The Income Tax Act does not have a bright-line rule for determining whether income is from business or capital gains. Instead, the courts have identified a number of factors which may be considered. These factors include:

  • The profession of the taxpayer
  • the length of time the taxpayer owned the property
  • The frequency and number of real estate sales the taxpayer has conducted
  • if any money borrowed for the purchase of the property

The factors are directed towards determining the intention of taxpayer, which is the central consideration in the classification of disposition transactions. Effectively taxpayers engaging in house flipping as a business should be claiming business income on the sale of their units.

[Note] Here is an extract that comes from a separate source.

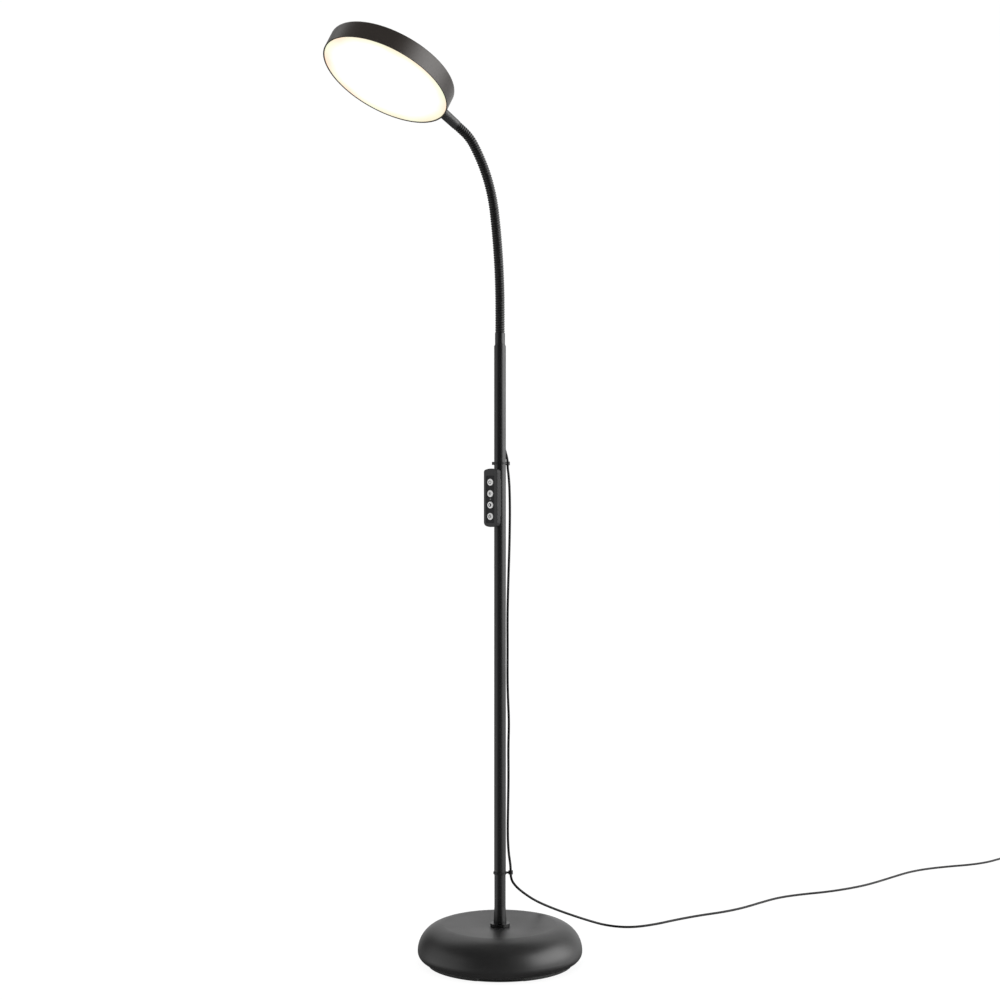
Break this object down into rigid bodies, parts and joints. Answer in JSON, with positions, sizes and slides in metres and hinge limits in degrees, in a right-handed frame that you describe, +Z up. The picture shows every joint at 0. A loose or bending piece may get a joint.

The Proposed Change to the Rules on House Flipping

The Federal Budget issued April 7, 2022 proposes that all profits from the sale of residential properties held for less than 12 months would be considered business income. This rule would apply to all properties sold on or after January 1, 2023. Exceptions would be provided for certain enumerated circumstances such as death, disability and divorce. The government is currently accepting feedback and proposals on the list of applicable exemptions.

Points to Look Out For As the Tax Legislation Develops

No draft legislation has been released yet for this rule change. Canadian tax lawyers, tax accountants and impacted taxpayers will be interested in seeing how the government deals with some of the following points.

The Exemption List

The federal government has indicated the 12-month rule described above will have a list of exemptions based on certain life circumstances such as divorce which may cause a person to sell a property he or she did not otherwise intend to sell. This mirrors one current consideration in deciding whether a person sold a property on account of capital or business which is the reason for the sale of the property. For example, a person selling a home to move closer to an ill relative will weigh in favor of a capital treatment of his or her profit on the sale of the home.

The federal government will need to "thread the needle" here between not making a list of exceptions which is so permissive that it undermines their intention to ensure that house flippers are paying their fair share of taxes, but is not so restrictive that it inadvertently catches taxpayers who are not engaging in house flipping.

Experienced Canadian income tax lawyers may use tax remissions applications to assist clients who are caught up by the 12-month rule, do not meet the list of exceptions but are not house flippers. A remission application is effectively a request to be exempted from a taxation rule wherein it is argued that applying the taxation rule to the applicant and his or her circumstances was not within the purpose of the legislation. Tax remission applications are generally considered a last resort as they are not often successful.

Timing

The federal government has stated the 12-month rule will apply to those who "held" a property for less than 12 months. What is unclear is how the federal government will define "held". Likely, this will be from the close of the sale to purchase the property to the close of the sale to sell the property. Instead of freeing up more properties for purchase, this may lead to house flippers holding properties in their "inventory" for longer periods or push out the closing date on the sale.

Many house flippers will renovate, or even completely rebuild a home, before selling it. These renovations can take a substantial amount of time – especially if the renovation gets caught up behind permit approvals or construction issues. Inspire Homes, for example, estimates three to four months for a kitchen remodel from the design process to the end of construction. The sale of a property can also take several months, with the close of the sale happening weeks to months after the signing of the purchase and sale contract. House Prosperity estimates the average house flipper spends four to six months on a single property though, which would fall within the time period to be potentially caught by this new rule.

Pro Tax Tips – Tax Planning Around the Budget Proposals

Tax planning around budget proposals is a complicated task. The budget proposals are not themselves law, merely an indication of the direction the federal government intends to take. Not every budget proposal is accompanied by draft legislation. Draft legislation provides a better idea of the actual rules the federal government is putting in place. Lastly, new legislation has not yet been interpreted by the courts whose interpretations may impact the way the new legislation is applied.

At the same time, simply waiting for the law to develop can cause taxpayers to miss out on important tax planning opportunities and end up paying more in taxes. Early stances on new legislation can also impact the courts' interpretation of the legislation to the benefit of taxpayers.

Taxpayers who may be impacted by the new budget proposals should contact our expert Canadian tax lawyers to understand the changes and tax plan around them.

F.A.Q.

What are the four possible tax treatments of a house sale?

A property can be reported as:

  • A principal residence for the entire period of ownership
  • A principal residence for part of the period of ownership, and a capital gain or loss
  • A capital gain or loss
  • Business income

What is the proposed new rule for house flips in the 2022 Budget?

The Federal Budget issued April 7, 2022 proposes that all profits from the sale of residential properties held for less than 12 months would be considered business income. This rule would apply to all properties sold on or after January 1, 2023. Exceptions would be provided for certain enumerated circumstances such as death, disability and divorce. The government is currently accepting feedback and proposals on the list of applicable exemptions.